Festival.
A Salisburgo il “Rosenkavalier' che approderà alla Scala
A Salisburgo il “Rosenkavalier' che approderà alla Scala
GIUSEPPE PENNISI
SALISBURGO
Per 150 anni dalla nascita di Richard Strauss, uno dei tre fondatori del Festival di Salisburgo, accanto ad un ricco programma di sinfonica e cameristica, viene proposto un nuovo allestimento del suo lavoro 'più austriaco': Der Rosenkavalier. Per l’allestimento (che si vedrà alla Scala nel 2016) il Festival si è rivolto a Harry Kupfer che a quasi ottant’anni sta progettando nuove importanti produzioni tra cui un
Parsifal . Kupfer non riprende una delle sue vecchie regie del lavoro e non imita quella, considerata 'di riferimento', di Otto Schenk di cui hanno l’esclusiva la Staatsoper di Vienna ed il National Theater di Monaco. Inserisce il lavoro nel tema di fondo del Festival: il ricordo dell’inizio della Grande Guerra. La vicenda è trasportata da un 1740 di maniera al 1911, quando Der Rosenkavalier ebbe la trionfale prima esecuzione a Dresda ed erano già in atto tutte le condizioni perché esplodesse il conflitto. Quindi, il passaggio del tempo e la fine di un’epoca («prima di quanto potessi pensare», dice nel terzetto finale la Marschallin), diventa il cuore dell’opera. In buca ci sono i Wiener Philhamoniker e sul podio è Franz Welser-Möst che a Vienna eseguono Der Rosenkavalier nell’allestimento Schenk almeno dieci volte l’anno.
Non si è alle prese con una commedia ad intrigo in un rococò di maniera ma ad una riflessione sul passaggio del tempo, sui cambiamenti della società, sulla labilità di molti rapporti umani e sulla tolleranza che fa giganteggiare la Marschallin rispetto a chi la circonda. Nel 1911 erano già in atto tutte le condizioni politiche, economiche e militari perché gli Stati europei finissero in guerra e terminasse un’epoca. Il 1911 viene rievocato con un allestimento in bianco e nero. L’attrezzeria è essenziale con mobili d’epoca e soprattutto specchi : la carrozza bianca della Marschallin è sostituita da una lunghissima limousine. Nel fondale vengono proiettate immagini (anche esse in bianco e nero) di allora: dettagli di palazzi e strade di Vienna, del Plater, del Belvedere. La concertazione di Franz Welser-Möst acquista un colore differente da quello che ha a Vienna. I tempi vengono dilatati, i violoncelli hanno maggior rilievo del solito, la celesta appare in brevi sublimi 'a solo' e il cembalo e l’armonio intervengono per rammentarci che ci emozioniamo per un mondo che non c’è più.

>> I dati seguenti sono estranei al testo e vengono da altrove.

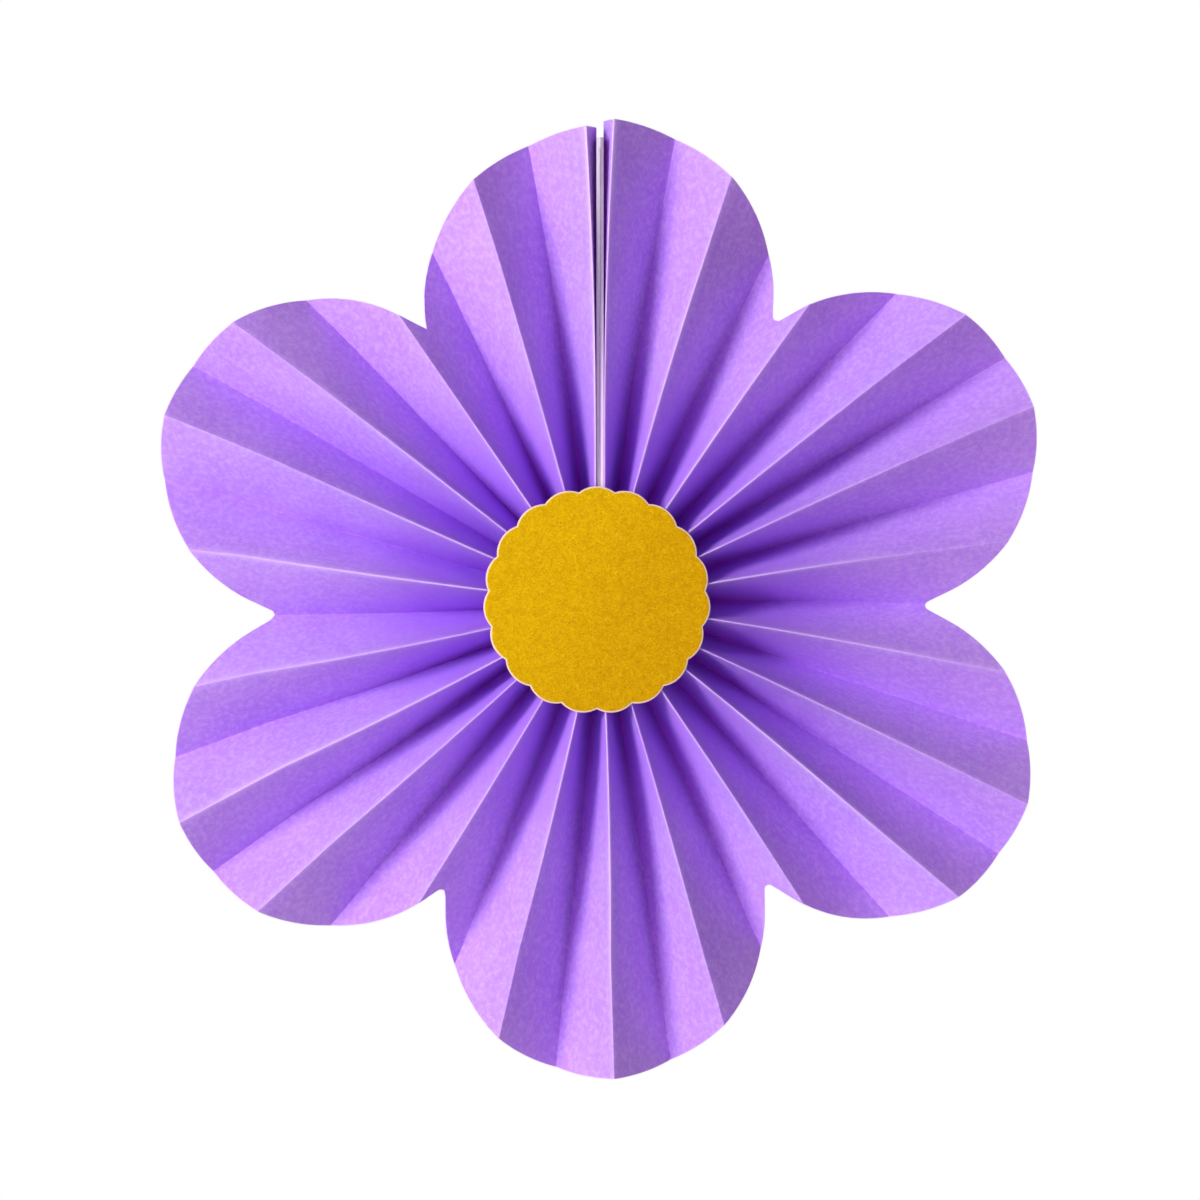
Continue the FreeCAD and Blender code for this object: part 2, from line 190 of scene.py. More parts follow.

Der Rosenkavalier diventa un requiem dolce per un impero defunto.
Tra le voci spiccano Sophie Koch (una specialista del ruolo di Octavian) e Krassimira Stayanova (al debutto nella parte). La prima coniuga perfettamente l’ardore sensuale con la maturazione che sviluppa (diventando da ragazzo uomo e marito) nell’arco di una sola giornata. La Stayanova è una Marschallin, al tempo stesso, bellissima e possente. Di grande livello il Barone Ochs di Günther Groissböck, pieno di sfumature sia nel canto sia nella recitazione. Mojca Erdmann è una Sophie pupattola- il personaggio meriterebbe maggiore caratura. Di buon livello il resto della compagnia, specialmente i giovani del Young Singer Project utilizzati nei numerosissimi ruoli minore. Alla prima, 15 minuti d’ovazioni dopo circa cinque ore in teatro.